-------- RECORDED DATA

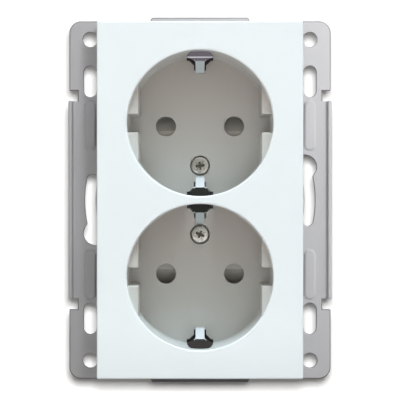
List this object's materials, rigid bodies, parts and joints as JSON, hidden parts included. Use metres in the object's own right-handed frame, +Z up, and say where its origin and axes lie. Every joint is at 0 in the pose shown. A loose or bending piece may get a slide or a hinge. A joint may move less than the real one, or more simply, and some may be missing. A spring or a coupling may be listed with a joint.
{
  "type": "side-earth twin socket insert",
  "caption": "Twin wall socket with round recessed wells, sprung side earth clips, shuttered pin holes and a steel support frame for a flush box.",
  "frame": {"origin": "centre of the frame's four corner holes, on the frame's rear face, which is the wall plane", "axes": "+X to the right seen from the room, +Y into the wall, +Z up"},
  "size_m": [0.0716, 0.0408, 0.0996],
  "materials": {
    "white_plastic": "glossy cool white moulding",
    "carrier_plastic": "dark grey glass-filled moulding",
    "rear_plastic": "dark grey moulding",
    "shutter_plastic": "grey low-friction moulding",
    "galvanised_sheet": "galvanised sheet with a fine spangle",
    "spring_steel": "drawn spring wire",
    "contact_brass": "bare stamped brass",
    "rivet_brass": "headed brass",
    "earth_clip_metal": "bright nickel-plated spring sheet",
    "zinc_screw": "zinc-plated steel",
    "clamp_steel": "zinc-plated stamped washer"
  },
  "bodies": {
    "housing": {"support_frame": "galvanised_sheet", "cover_plate": "white_plastic", "contact_carrier": "carrier_plastic", "rear_cover": "rear_plastic", "upper_shutter_spring": "spring_steel", "lower_shutter_spring": "spring_steel", "line_contact_strip": "contact_brass", "neutral_contact_strip": "contact_brass", "earth_strip": "earth_clip_metal", "middle_earth_clip": "earth_clip_metal", "earth_terminal": "contact_brass", "middle_clip_rivet": "rivet_brass", "upper_bracket_rivet": "rivet_brass", "lower_bracket_rivet": "rivet_brass", "upper_cover_screw": "zinc_screw", "lower_cover_screw": "zinc_screw", "upper_cover_nut": "zinc_screw", "lower_cover_nut": "zinc_screw", "rear_screw_upper_left": "zinc_screw", "rear_screw_upper_right": "zinc_screw", "rear_screw_lower_left": "zinc_screw", "rear_screw_lower_right": "zinc_screw"},
    "upper_shutter_body": {"upper_shutter": "shutter_plastic"},
    "lower_shutter_body": {"lower_shutter": "shutter_plastic"},
    "line_upper_clamp": {"line_upper_terminal_screw": "zinc_screw", "line_upper_clamp_washer": "clamp_steel"},
    "line_lower_clamp": {"line_lower_terminal_screw": "zinc_screw", "line_lower_clamp_washer": "clamp_steel"},
    "earth_upper_clamp": {"earth_upper_terminal_screw": "zinc_screw", "earth_upper_clamp_washer": "clamp_steel"},
    "earth_lower_clamp": {"earth_lower_terminal_screw": "zinc_screw", "earth_lower_clamp_washer": "clamp_steel"},
    "neutral_upper_clamp": {"neutral_upper_terminal_screw": "zinc_screw", "neutral_upper_clamp_washer": "clamp_steel"},
    "neutral_lower_clamp": {"neutral_lower_terminal_screw": "zinc_screw", "neutral_lower_clamp_washer": "clamp_steel"}
  },
  "joints": [
    {"name": "upper_shutter_slide", "type": "slide", "parent": "housing", "child": "upper_shutter_body", "axis": [0, 0, -1], "range_m": [0, 0.0058], "stiffness_N_per_m": 60, "springref_m": -0.003, "deforming": ["upper_shutter_spring"]},
    {"name": "lower_shutter_slide", "type": "slide", "parent": "housing", "child": "lower_shutter_body", "axis": [0, 0, 1], "range_m": [0, 0.0058], "stiffness_N_per_m": 60, "springref_m": -0.003, "deforming": ["lower_shutter_spring"]},
    {"name": "line_upper_clamp_slide", "type": "slide", "parent": "housing", "child": "line_upper_clamp", "axis": [0, 1, 0], "range_m": [0, 0.0024]},
    {"name": "line_lower_clamp_slide", "type": "slide", "parent": "housing", "child": "line_lower_clamp", "axis": [0, 1, 0], "range_m": [0, 0.0024]},
    {"name": "earth_upper_clamp_slide", "type": "slide", "parent": "housing", "child": "earth_upper_clamp", "axis": [0, 1, 0], "range_m": [0, 0.0024]},
    {"name": "earth_lower_clamp_slide", "type": "slide", "parent": "housing", "child": "earth_lower_clamp", "axis": [0, 1, 0], "range_m": [0, 0.0024]},
    {"name": "neutral_upper_clamp_slide", "type": "slide", "parent": "housing", "child": "neutral_upper_clamp", "axis": [0, 1, 0], "range_m": [0, 0.0024]},
    {"name": "neutral_lower_clamp_slide", "type": "slide", "parent": "housing", "child": "neutral_lower_clamp", "axis": [0, 1, 0], "range_m": [0, 0.0024]}
  ]
}
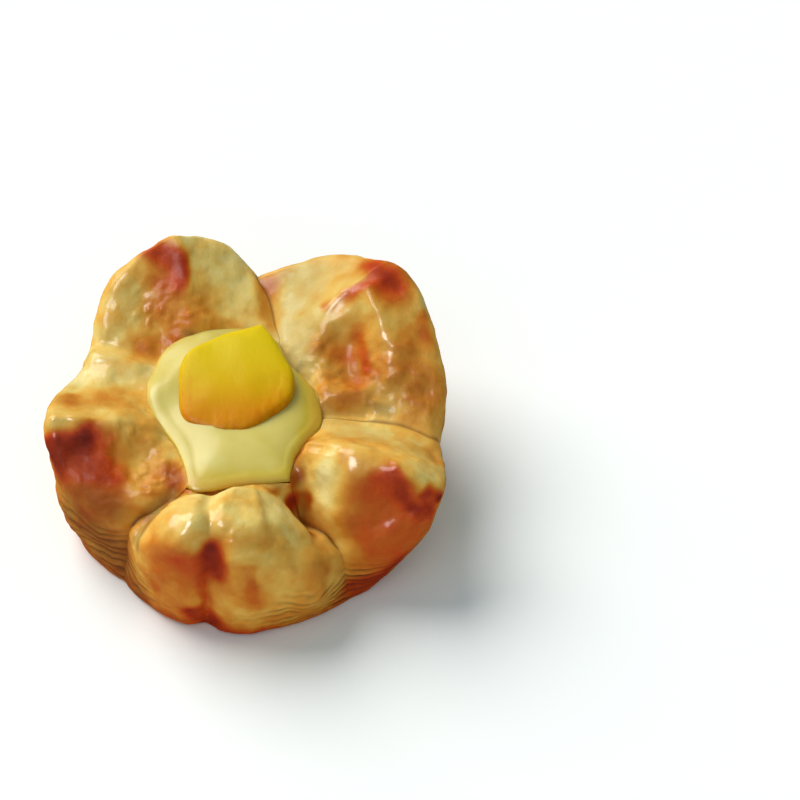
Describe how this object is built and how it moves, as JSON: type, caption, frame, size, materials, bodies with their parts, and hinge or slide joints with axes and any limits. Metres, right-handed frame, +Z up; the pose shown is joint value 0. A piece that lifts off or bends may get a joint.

----------------

● **THE EXERCISE**:
Each record above should be restated word for word.

● **WRITTEN SOLUTION**:
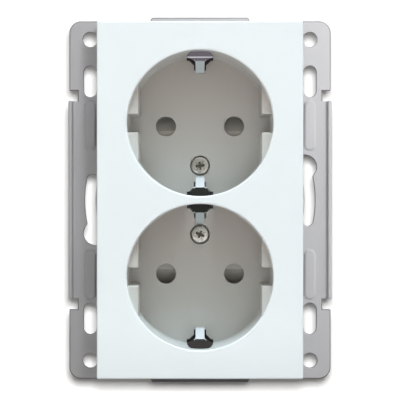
List this object's materials, rigid bodies, parts and joints as JSON, hidden parts included. Use metres in the object's own right-handed frame, +Z up, and say where its origin and axes lie. Every joint is at 0 in the pose shown. A loose or bending piece may get a slide or a hinge. A joint may move less than the real one, or more simply, and some may be missing. A spring or a coupling may be listed with a joint.
{
  "type": "side-earth twin socket insert",
  "caption": "Twin wall socket with round recessed wells, sprung side earth clips, shuttered pin holes and a steel support frame for a flush box.",
  "frame": {"origin": "centre of the frame's four corner holes, on the frame's rear face, which is the wall plane", "axes": "+X to the right seen from the room, +Y into the wall, +Z up"},
  "size_m": [0.0716, 0.0408, 0.0996],
  "materials": {
    "white_plastic": "glossy cool white moulding",
    "carrier_plastic": "dark grey glass-filled moulding",
    "rear_plastic": "dark grey moulding",
    "shutter_plastic": "grey low-friction moulding",
    "galvanised_sheet": "galvanised sheet with a fine spangle",
    "spring_steel": "drawn spring wire",
    "contact_brass": "bare stamped brass",
    "rivet_brass": "headed brass",
    "earth_clip_metal": "bright nickel-plated spring sheet",
    "zinc_screw": "zinc-plated steel",
    "clamp_steel": "zinc-plated stamped washer"
  },
  "bodies": {
    "housing": {"support_frame": "galvanised_sheet", "cover_plate": "white_plastic", "contact_carrier": "carrier_plastic", "rear_cover": "rear_plastic", "upper_shutter_spring": "spring_steel", "lower_shutter_spring": "spring_steel", "line_contact_strip": "contact_brass", "neutral_contact_strip": "contact_brass", "earth_strip": "earth_clip_metal", "middle_earth_clip": "earth_clip_metal", "earth_terminal": "contact_brass", "middle_clip_rivet": "rivet_brass", "upper_bracket_rivet": "rivet_brass", "lower_bracket_rivet": "rivet_brass", "upper_cover_screw": "zinc_screw", "lower_cover_screw": "zinc_screw", "upper_cover_nut": "zinc_screw", "lower_cover_nut": "zinc_screw", "rear_screw_upper_left": "zinc_screw", "rear_screw_upper_right": "zinc_screw", "rear_screw_lower_left": "zinc_screw", "rear_screw_lower_right": "zinc_screw"},
    "upper_shutter_body": {"upper_shutter": "shutter_plastic"},
    "lower_shutter_body": {"lower_shutter": "shutter_plastic"},
    "line_upper_clamp": {"line_upper_terminal_screw": "zinc_screw", "line_upper_clamp_washer": "clamp_steel"},
    "line_lower_clamp": {"line_lower_terminal_screw": "zinc_screw", "line_lower_clamp_washer": "clamp_steel"},
    "earth_upper_clamp": {"earth_upper_terminal_screw": "zinc_screw", "earth_upper_clamp_washer": "clamp_steel"},
    "earth_lower_clamp": {"earth_lower_terminal_screw": "zinc_screw", "earth_lower_clamp_washer": "clamp_steel"},
    "neutral_upper_clamp": {"neutral_upper_terminal_screw": "zinc_screw", "neutral_upper_clamp_washer": "clamp_steel"},
    "neutral_lower_clamp": {"neutral_lower_terminal_screw": "zinc_screw", "neutral_lower_clamp_washer": "clamp_steel"}
  },
  "joints": [
    {"name": "upper_shutter_slide", "type": "slide", "parent": "housing", "child": "upper_shutter_body", "axis": [0, 0, -1], "range_m": [0, 0.0058], "stiffness_N_per_m": 60, "springref_m": -0.003, "deforming": ["upper_shutter_spring"]},
    {"name": "lower_shutter_slide", "type": "slide", "parent": "housing", "child": "lower_shutter_body", "axis": [0, 0, 1], "range_m": [0, 0.0058], "stiffness_N_per_m": 60, "springref_m": -0.003, "deforming": ["lower_shutter_spring"]},
    {"name": "line_upper_clamp_slide", "type": "slide", "parent": "housing", "child": "line_upper_clamp", "axis": [0, 1, 0], "range_m": [0, 0.0024]},
    {"name": "line_lower_clamp_slide", "type": "slide", "parent": "housing", "child": "line_lower_clamp", "axis": [0, 1, 0], "range_m": [0, 0.0024]},
    {"name": "earth_upper_clamp_slide", "type": "slide", "parent": "housing", "child": "earth_upper_clamp", "axis": [0, 1, 0], "range_m": [0, 0.0024]},
    {"name": "earth_lower_clamp_slide", "type": "slide", "parent": "housing", "child": "earth_lower_clamp", "axis": [0, 1, 0], "range_m": [0, 0.0024]},
    {"name": "neutral_upper_clamp_slide", "type": "slide", "parent": "housing", "child": "neutral_upper_clamp", "axis": [0, 1, 0], "range_m": [0, 0.0024]},
    {"name": "neutral_lower_clamp_slide", "type": "slide", "parent": "housing", "child": "neutral_lower_clamp", "axis": [0, 1, 0], "range_m": [0, 0.0024]}
  ]
}
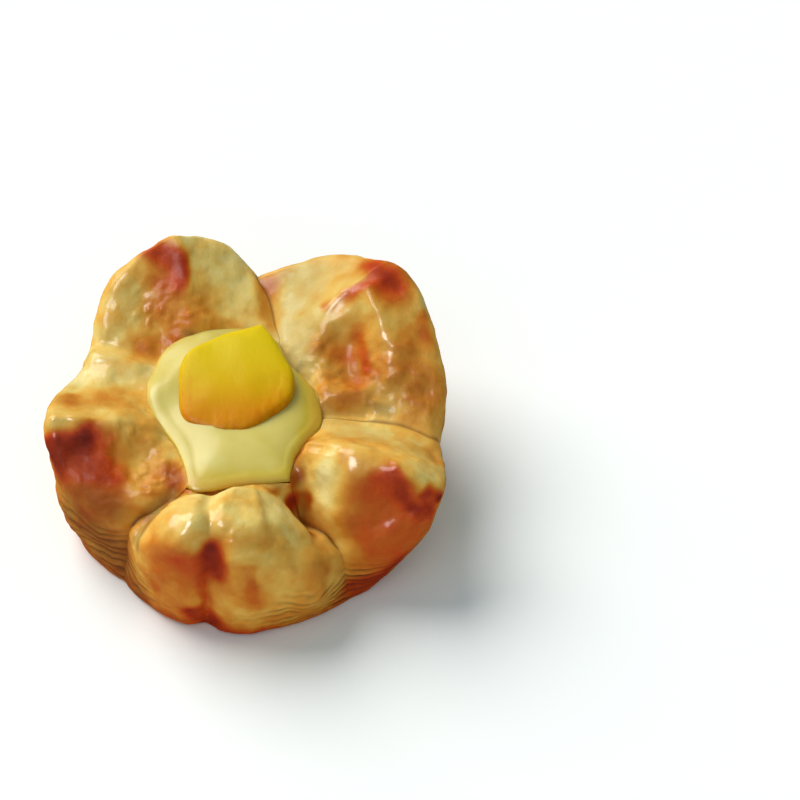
Describe how this object is built and how it moves, as JSON: type, caption, frame, size, materials, bodies with their parts, and hinge or slide joints with axes and any limits. Metres, right-handed frame, +Z up; the pose shown is joint value 0. A piece that lifts off or bends may get a joint.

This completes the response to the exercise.